----- Provided material -----
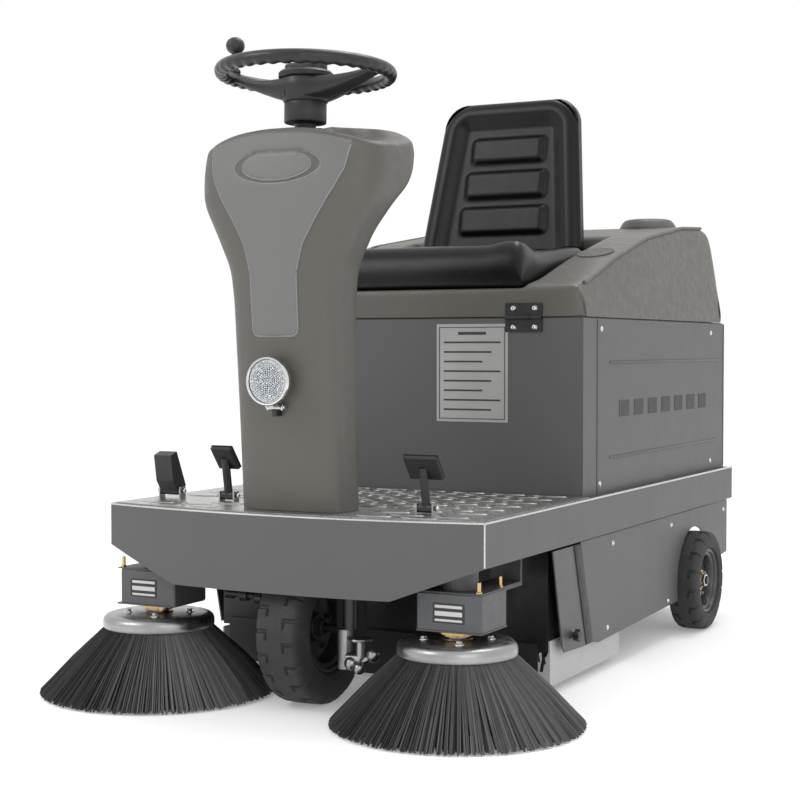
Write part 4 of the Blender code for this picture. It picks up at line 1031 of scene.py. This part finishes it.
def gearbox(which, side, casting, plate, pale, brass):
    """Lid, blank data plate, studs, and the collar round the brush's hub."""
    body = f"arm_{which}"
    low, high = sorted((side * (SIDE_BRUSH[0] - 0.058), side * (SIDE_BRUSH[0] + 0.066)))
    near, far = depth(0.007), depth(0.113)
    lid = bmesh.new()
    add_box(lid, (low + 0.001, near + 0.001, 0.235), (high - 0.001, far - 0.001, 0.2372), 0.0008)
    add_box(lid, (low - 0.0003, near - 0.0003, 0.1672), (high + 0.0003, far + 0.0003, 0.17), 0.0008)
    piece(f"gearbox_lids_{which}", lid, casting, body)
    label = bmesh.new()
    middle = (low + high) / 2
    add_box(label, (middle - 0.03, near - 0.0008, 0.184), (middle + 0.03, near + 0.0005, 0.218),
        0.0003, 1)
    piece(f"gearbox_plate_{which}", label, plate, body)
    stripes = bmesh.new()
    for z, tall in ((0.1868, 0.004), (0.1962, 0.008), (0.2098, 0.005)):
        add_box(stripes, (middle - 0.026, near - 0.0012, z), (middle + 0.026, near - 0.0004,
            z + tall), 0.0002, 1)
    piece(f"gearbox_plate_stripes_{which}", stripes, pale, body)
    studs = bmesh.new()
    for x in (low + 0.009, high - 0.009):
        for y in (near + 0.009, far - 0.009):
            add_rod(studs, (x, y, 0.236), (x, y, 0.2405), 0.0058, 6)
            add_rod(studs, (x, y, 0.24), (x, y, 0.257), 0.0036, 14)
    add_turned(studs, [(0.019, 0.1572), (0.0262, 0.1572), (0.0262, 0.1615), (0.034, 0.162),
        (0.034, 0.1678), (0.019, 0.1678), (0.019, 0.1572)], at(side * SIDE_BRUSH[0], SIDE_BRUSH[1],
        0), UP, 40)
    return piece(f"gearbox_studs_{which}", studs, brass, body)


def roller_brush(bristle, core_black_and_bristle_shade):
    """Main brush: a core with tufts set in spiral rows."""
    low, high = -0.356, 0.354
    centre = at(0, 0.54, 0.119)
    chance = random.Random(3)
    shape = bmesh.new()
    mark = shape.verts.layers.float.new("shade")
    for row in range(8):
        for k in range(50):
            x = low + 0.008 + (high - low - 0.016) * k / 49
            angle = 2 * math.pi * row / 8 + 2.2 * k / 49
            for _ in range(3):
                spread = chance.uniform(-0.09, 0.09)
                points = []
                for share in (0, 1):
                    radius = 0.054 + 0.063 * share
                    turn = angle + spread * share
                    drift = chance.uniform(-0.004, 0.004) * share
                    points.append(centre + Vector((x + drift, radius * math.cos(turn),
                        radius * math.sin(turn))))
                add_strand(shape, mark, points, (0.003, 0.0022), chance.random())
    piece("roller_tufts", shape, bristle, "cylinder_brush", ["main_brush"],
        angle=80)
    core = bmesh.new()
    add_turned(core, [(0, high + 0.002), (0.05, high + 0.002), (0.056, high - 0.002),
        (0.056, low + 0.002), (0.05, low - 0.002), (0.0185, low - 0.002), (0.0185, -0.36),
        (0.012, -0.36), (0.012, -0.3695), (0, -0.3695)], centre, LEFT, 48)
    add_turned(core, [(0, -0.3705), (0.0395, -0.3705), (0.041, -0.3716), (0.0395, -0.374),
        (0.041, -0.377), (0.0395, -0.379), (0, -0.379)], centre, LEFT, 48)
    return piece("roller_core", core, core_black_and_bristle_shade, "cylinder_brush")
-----
* _Exercise_:
Starting at the top of the data above, repeat every line exactly until the line containing "studs, brass, body)" has been given, then stop.

* _Finished exercise_:
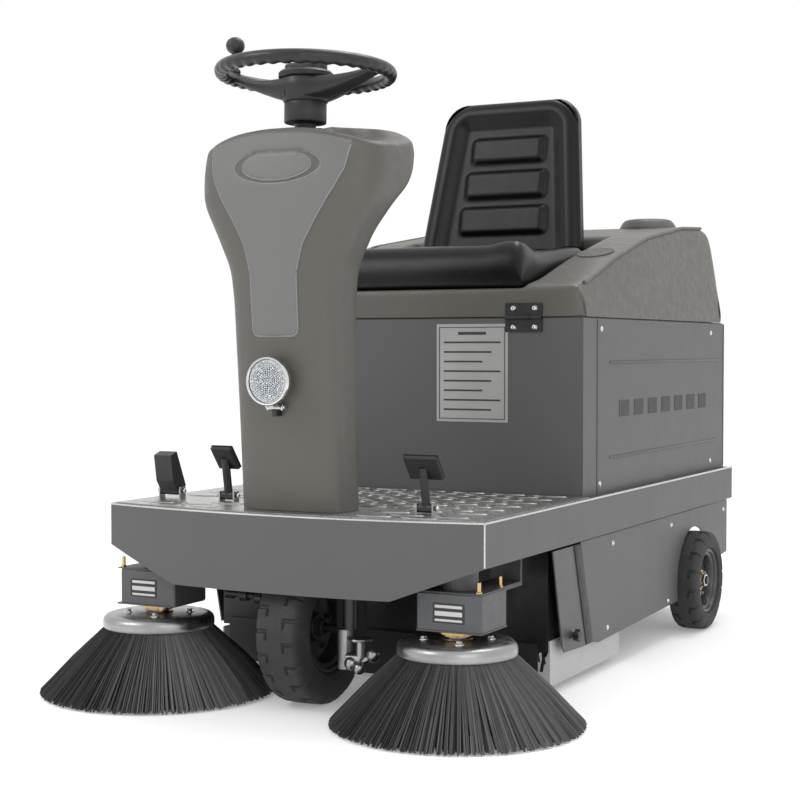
Write part 4 of the Blender code for this picture. It picks up at line 1031 of scene.py. This part finishes it.
def gearbox(which, side, casting, plate, pale, brass):
    """Lid, blank data plate, studs, and the collar round the brush's hub."""
    body = f"arm_{which}"
    low, high = sorted((side * (SIDE_BRUSH[0] - 0.058), side * (SIDE_BRUSH[0] + 0.066)))
    near, far = depth(0.007), depth(0.113)
    lid = bmesh.new()
    add_box(lid, (low + 0.001, near + 0.001, 0.235), (high - 0.001, far - 0.001, 0.2372), 0.0008)
    add_box(lid, (low - 0.0003, near - 0.0003, 0.1672), (high + 0.0003, far + 0.0003, 0.17), 0.0008)
    piece(f"gearbox_lids_{which}", lid, casting, body)
    label = bmesh.new()
    middle = (low + high) / 2
    add_box(label, (middle - 0.03, near - 0.0008, 0.184), (middle + 0.03, near + 0.0005, 0.218),
        0.0003, 1)
    piece(f"gearbox_plate_{which}", label, plate, body)
    stripes = bmesh.new()
    for z, tall in ((0.1868, 0.004), (0.1962, 0.008), (0.2098, 0.005)):
        add_box(stripes, (middle - 0.026, near - 0.0012, z), (middle + 0.026, near - 0.0004,
            z + tall), 0.0002, 1)
    piece(f"gearbox_plate_stripes_{which}", stripes, pale, body)
    studs = bmesh.new()
    for x in (low + 0.009, high - 0.009):
        for y in (near + 0.009, far - 0.009):
            add_rod(studs, (x, y, 0.236), (x, y, 0.2405), 0.0058, 6)
            add_rod(studs, (x, y, 0.24), (x, y, 0.257), 0.0036, 14)
    add_turned(studs, [(0.019, 0.1572), (0.0262, 0.1572), (0.0262, 0.1615), (0.034, 0.162),
        (0.034, 0.1678), (0.019, 0.1678), (0.019, 0.1572)], at(side * SIDE_BRUSH[0], SIDE_BRUSH[1],
        0), UP, 40)
    return piece(f"gearbox_studs_{which}", studs, brass, body)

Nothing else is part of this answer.